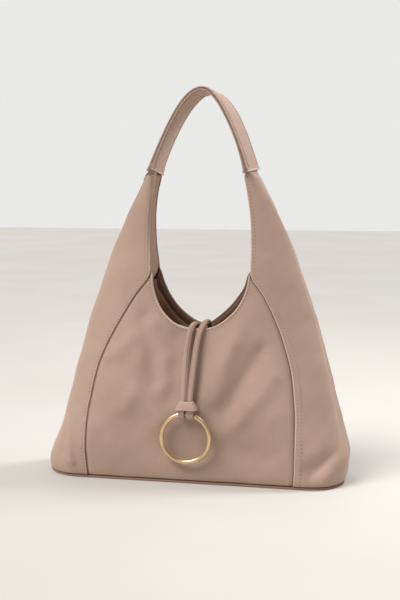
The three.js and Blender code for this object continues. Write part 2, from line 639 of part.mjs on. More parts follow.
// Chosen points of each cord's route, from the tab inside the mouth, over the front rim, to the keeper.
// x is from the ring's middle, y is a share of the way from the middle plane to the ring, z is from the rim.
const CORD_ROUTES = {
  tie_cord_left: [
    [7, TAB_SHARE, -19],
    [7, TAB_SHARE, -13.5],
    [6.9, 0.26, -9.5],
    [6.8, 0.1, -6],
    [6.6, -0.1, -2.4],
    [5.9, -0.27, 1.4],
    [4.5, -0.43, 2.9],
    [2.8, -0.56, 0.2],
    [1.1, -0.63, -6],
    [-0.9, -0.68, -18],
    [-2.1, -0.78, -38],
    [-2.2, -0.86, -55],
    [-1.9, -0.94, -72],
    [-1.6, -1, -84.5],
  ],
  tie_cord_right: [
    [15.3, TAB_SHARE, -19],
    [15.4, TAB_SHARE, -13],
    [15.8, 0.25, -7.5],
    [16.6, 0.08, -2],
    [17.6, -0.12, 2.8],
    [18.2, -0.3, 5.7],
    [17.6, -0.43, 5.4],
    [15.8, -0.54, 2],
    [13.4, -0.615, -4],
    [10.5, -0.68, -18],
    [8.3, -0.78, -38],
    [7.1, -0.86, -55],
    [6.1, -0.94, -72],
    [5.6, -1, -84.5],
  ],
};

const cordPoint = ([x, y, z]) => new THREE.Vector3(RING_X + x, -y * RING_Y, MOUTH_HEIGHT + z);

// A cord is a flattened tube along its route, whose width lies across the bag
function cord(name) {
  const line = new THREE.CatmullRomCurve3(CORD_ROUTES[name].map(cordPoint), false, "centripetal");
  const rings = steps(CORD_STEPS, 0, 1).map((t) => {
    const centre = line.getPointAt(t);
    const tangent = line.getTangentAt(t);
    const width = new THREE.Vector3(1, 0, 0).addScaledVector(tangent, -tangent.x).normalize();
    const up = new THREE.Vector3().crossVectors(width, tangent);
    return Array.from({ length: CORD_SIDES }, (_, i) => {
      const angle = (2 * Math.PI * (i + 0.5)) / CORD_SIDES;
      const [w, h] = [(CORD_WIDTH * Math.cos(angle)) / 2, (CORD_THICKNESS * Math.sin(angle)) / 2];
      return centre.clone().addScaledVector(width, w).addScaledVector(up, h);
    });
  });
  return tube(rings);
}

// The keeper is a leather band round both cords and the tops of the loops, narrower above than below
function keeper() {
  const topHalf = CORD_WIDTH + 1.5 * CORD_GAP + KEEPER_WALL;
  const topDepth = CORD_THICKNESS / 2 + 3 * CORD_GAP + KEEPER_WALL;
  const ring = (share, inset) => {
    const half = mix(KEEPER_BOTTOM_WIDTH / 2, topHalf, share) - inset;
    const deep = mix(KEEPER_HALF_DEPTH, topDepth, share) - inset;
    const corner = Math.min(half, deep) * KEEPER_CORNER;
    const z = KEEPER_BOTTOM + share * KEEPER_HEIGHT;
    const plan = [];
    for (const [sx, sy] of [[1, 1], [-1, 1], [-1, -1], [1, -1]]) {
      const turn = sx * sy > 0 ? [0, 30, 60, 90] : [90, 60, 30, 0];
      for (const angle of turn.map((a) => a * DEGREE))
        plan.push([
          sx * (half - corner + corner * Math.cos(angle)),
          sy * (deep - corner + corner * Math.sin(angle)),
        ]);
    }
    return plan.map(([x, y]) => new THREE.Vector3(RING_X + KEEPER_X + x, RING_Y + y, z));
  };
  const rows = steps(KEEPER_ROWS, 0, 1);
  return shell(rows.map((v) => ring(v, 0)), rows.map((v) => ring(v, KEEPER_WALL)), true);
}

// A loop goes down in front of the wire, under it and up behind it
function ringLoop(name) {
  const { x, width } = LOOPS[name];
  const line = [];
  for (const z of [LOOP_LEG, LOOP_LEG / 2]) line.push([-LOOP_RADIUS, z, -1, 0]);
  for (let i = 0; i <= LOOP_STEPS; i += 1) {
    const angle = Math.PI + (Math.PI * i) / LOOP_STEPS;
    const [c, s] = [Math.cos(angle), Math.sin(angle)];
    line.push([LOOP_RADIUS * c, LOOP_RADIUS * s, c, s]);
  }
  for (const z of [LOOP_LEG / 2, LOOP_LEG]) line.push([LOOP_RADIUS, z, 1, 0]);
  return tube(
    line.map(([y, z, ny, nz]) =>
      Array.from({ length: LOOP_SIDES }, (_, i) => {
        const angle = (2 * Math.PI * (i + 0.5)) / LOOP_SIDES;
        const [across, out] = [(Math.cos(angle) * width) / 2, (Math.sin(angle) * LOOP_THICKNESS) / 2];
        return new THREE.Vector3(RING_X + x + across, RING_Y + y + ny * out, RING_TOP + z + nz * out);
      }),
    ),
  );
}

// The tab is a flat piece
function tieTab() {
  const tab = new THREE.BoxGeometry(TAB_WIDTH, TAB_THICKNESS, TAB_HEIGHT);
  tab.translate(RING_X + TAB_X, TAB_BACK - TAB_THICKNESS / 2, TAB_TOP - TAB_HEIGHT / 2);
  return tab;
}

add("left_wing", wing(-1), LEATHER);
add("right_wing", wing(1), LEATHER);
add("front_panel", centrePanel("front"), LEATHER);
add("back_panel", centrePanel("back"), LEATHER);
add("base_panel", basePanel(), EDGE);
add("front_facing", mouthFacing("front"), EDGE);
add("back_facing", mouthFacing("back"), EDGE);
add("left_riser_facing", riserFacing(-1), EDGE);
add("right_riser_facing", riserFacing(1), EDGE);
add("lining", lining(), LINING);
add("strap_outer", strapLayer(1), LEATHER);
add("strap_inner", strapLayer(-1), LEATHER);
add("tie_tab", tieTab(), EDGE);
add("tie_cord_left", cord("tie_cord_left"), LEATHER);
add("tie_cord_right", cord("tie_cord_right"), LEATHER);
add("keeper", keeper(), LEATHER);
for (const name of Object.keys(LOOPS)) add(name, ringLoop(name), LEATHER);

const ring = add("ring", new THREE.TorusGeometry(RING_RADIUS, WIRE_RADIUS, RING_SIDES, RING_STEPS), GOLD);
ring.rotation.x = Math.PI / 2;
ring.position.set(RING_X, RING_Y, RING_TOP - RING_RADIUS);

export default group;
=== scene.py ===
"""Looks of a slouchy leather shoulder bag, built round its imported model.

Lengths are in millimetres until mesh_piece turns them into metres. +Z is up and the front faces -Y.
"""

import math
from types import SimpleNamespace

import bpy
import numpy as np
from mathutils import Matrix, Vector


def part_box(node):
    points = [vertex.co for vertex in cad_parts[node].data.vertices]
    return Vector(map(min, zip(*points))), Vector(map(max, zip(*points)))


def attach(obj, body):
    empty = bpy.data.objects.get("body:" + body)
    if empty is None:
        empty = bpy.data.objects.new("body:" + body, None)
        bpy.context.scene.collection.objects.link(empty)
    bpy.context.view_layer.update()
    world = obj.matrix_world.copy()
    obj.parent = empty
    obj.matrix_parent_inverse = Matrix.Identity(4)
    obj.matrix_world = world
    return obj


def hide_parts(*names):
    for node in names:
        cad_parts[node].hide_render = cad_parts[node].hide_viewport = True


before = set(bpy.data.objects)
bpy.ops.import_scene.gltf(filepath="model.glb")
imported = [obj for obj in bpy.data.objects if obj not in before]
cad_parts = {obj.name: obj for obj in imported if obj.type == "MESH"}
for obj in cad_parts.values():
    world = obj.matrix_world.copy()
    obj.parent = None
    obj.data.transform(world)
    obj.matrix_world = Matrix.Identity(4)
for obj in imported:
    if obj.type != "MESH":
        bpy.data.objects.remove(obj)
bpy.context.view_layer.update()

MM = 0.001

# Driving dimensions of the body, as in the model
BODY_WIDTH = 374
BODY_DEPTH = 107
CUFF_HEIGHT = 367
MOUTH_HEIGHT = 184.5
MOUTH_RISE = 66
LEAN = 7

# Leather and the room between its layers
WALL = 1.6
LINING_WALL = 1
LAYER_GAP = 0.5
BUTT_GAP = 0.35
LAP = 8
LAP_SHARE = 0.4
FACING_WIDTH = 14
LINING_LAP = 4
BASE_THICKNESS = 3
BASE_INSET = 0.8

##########

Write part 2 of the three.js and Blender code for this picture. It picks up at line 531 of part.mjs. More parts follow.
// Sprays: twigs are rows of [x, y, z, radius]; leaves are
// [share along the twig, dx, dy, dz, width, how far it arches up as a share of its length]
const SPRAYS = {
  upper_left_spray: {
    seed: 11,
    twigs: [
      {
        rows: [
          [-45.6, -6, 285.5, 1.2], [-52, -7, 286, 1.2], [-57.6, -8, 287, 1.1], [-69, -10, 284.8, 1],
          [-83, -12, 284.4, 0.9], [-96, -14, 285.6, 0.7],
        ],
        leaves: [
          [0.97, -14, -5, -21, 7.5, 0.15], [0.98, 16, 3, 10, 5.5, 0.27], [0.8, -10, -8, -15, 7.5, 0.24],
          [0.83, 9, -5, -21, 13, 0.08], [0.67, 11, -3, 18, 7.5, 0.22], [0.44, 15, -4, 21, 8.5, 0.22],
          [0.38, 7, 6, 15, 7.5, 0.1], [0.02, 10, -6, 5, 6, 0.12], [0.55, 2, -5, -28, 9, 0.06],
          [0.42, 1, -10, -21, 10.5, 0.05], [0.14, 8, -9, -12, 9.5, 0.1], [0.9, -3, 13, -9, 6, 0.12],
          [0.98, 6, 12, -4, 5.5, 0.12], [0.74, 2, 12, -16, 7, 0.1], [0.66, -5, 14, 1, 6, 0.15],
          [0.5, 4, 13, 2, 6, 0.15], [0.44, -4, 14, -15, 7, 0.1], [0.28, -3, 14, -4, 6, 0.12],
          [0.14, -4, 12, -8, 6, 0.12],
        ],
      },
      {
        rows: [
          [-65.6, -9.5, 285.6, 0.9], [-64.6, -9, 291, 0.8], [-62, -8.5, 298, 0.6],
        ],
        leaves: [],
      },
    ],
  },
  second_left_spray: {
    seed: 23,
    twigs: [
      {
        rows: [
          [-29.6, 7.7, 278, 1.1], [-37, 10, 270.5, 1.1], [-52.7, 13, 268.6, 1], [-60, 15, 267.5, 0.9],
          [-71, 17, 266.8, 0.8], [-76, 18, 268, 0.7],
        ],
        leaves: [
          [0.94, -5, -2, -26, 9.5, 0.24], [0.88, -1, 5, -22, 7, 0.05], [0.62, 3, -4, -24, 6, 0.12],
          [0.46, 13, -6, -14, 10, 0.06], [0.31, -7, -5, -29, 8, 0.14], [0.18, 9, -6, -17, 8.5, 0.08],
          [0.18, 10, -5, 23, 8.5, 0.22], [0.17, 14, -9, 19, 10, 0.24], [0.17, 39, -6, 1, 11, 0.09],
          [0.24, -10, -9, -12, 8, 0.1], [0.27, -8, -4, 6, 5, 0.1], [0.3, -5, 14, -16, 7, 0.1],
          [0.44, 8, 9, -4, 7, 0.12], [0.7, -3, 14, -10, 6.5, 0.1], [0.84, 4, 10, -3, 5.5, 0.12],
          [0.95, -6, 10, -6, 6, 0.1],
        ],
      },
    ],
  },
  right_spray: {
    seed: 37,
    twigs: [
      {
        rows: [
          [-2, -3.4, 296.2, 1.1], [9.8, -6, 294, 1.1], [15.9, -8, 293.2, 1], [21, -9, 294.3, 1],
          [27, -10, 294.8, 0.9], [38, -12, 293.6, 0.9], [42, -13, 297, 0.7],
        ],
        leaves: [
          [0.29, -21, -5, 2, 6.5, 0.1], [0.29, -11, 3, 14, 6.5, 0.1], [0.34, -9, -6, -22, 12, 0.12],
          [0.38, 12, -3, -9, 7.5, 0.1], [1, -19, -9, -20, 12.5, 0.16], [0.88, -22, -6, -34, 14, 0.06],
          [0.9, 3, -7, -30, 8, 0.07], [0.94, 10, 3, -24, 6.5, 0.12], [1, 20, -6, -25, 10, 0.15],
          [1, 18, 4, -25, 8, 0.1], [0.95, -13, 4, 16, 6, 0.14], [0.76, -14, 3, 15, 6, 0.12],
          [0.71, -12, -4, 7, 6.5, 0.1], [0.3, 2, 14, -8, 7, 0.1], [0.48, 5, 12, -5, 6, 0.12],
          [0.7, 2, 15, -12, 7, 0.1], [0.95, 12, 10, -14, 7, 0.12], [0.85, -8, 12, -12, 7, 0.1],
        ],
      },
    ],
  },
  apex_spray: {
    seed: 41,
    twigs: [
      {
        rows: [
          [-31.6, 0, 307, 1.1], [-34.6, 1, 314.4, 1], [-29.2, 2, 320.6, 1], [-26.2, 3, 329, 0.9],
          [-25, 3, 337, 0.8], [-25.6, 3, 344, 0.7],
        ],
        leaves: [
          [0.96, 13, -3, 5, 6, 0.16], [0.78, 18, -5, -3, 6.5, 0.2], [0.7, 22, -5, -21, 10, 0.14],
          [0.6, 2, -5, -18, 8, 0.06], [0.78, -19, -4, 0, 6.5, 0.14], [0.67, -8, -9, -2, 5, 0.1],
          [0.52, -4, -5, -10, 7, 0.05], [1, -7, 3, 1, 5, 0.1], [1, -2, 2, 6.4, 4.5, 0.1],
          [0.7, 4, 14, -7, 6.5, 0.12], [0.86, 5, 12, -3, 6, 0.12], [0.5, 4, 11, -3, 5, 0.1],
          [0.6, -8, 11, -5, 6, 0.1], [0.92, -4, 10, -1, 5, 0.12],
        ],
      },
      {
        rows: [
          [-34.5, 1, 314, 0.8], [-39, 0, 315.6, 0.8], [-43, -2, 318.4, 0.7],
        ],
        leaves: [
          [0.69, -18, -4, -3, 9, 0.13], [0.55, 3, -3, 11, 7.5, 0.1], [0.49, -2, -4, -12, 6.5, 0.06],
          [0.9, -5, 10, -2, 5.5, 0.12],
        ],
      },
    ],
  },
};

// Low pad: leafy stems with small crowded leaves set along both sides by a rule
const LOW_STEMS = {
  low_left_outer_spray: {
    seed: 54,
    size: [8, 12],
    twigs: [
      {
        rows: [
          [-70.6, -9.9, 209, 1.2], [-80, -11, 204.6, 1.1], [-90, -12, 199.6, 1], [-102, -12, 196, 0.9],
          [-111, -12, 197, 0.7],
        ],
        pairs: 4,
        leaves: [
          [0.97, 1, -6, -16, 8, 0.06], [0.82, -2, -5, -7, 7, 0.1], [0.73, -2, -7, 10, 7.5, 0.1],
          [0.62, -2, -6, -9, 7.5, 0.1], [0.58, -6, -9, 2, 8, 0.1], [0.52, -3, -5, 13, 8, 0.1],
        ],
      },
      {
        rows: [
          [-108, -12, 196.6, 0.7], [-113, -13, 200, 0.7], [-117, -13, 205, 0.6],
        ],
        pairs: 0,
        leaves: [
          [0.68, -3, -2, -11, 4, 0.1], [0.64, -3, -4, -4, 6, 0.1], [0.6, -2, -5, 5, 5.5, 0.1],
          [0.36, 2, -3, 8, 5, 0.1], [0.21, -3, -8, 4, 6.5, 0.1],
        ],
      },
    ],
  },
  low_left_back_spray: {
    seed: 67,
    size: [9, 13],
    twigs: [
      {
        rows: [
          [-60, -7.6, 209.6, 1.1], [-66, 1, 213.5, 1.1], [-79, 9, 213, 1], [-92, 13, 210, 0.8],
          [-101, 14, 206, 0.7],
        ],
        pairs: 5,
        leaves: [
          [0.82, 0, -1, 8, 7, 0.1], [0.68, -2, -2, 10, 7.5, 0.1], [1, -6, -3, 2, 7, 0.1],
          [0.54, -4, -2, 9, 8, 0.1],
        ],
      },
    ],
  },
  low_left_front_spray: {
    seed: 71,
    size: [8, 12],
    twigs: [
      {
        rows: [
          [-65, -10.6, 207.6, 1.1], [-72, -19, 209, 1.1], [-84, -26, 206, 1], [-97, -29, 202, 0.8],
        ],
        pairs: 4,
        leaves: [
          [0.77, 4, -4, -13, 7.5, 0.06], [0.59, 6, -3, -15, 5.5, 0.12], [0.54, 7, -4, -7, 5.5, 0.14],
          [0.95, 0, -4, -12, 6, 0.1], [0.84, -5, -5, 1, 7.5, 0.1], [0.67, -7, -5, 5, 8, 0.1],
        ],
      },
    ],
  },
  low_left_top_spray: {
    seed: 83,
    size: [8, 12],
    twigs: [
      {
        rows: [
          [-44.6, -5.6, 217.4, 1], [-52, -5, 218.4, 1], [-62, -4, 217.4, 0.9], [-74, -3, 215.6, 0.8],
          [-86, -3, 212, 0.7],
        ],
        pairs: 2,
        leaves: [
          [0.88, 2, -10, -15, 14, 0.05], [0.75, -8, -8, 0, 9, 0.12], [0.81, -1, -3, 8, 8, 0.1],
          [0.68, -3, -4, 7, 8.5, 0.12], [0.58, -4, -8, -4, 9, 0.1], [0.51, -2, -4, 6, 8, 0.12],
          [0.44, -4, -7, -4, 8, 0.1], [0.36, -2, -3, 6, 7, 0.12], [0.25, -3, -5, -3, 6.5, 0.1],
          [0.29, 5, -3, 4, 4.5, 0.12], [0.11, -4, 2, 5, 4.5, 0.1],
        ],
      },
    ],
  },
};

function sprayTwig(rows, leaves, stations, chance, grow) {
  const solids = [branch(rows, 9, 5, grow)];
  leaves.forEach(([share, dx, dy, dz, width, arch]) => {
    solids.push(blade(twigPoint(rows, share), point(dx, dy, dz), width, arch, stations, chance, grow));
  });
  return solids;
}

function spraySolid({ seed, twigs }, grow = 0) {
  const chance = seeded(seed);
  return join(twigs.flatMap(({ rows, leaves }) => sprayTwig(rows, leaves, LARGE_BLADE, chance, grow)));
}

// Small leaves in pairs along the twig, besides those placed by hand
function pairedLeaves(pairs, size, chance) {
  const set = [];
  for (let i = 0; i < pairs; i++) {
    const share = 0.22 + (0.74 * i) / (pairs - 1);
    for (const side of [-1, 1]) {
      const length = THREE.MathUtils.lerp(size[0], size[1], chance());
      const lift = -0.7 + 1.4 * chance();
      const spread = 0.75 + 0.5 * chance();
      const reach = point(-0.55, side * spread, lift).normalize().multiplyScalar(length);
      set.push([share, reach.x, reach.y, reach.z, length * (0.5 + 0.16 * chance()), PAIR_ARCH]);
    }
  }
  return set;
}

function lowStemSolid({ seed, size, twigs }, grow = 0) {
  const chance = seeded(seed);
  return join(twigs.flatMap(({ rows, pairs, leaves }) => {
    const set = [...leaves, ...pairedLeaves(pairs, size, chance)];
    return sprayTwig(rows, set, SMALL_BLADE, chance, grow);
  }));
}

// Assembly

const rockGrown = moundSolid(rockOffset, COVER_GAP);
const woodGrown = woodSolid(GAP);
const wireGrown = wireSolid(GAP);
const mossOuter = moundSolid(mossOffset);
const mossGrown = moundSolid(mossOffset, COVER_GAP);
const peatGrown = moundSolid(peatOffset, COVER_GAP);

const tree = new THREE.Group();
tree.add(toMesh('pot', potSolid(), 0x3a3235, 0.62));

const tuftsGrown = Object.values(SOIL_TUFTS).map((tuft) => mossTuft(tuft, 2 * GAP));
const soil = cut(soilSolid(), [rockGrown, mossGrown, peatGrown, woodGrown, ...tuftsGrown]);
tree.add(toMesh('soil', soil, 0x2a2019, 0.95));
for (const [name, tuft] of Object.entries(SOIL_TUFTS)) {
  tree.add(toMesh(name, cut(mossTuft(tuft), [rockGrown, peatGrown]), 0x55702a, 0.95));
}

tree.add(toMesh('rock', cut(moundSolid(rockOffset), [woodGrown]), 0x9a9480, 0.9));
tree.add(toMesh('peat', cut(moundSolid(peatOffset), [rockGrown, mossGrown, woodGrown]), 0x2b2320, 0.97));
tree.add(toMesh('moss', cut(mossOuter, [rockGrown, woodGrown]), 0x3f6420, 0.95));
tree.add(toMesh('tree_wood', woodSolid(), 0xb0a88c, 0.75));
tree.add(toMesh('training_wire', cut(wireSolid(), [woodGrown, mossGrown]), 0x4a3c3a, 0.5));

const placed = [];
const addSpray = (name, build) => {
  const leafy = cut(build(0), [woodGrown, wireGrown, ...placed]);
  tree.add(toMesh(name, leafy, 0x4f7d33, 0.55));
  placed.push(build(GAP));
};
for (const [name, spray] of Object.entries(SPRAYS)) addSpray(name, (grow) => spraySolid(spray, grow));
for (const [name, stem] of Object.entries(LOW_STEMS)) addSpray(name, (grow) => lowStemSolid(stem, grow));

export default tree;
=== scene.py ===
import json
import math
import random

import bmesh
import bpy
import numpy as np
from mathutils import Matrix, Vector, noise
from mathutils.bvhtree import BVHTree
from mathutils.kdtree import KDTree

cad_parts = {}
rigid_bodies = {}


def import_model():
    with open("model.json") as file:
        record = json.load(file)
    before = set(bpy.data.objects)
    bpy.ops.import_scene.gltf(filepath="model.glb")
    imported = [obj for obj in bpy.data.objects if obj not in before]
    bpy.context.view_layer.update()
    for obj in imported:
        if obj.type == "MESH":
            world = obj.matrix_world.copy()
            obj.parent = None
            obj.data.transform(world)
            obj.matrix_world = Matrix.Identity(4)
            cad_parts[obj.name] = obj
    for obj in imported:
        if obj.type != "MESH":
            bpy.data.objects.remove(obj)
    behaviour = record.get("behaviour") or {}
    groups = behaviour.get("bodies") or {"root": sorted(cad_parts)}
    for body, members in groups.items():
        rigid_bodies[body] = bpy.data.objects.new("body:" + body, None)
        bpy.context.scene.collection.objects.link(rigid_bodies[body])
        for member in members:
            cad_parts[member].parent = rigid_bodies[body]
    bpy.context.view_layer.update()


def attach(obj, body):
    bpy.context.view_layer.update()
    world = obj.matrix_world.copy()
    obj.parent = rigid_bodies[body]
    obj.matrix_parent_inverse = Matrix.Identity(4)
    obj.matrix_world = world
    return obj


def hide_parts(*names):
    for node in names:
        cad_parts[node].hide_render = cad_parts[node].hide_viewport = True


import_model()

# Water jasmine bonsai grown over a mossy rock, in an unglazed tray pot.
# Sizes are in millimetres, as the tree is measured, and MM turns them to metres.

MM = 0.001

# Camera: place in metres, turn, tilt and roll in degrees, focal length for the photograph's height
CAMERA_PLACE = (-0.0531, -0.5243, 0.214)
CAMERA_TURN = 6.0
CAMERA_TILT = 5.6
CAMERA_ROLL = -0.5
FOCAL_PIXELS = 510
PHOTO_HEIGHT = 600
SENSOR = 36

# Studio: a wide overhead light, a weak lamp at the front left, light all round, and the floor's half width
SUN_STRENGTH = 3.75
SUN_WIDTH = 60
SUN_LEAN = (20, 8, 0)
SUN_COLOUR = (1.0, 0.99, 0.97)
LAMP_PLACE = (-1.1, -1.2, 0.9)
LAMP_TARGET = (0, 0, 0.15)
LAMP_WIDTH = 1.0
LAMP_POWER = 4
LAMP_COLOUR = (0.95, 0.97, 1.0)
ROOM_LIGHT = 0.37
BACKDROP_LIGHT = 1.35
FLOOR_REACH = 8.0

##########

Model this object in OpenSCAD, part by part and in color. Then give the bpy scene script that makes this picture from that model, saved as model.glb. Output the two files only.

##########

• Your task: Copy out each line of the data containing the string "groups".

• Response below:
    groups = behaviour.get("bodies") or {"root": sorted(cad_parts)}
    for body, members in groups.items():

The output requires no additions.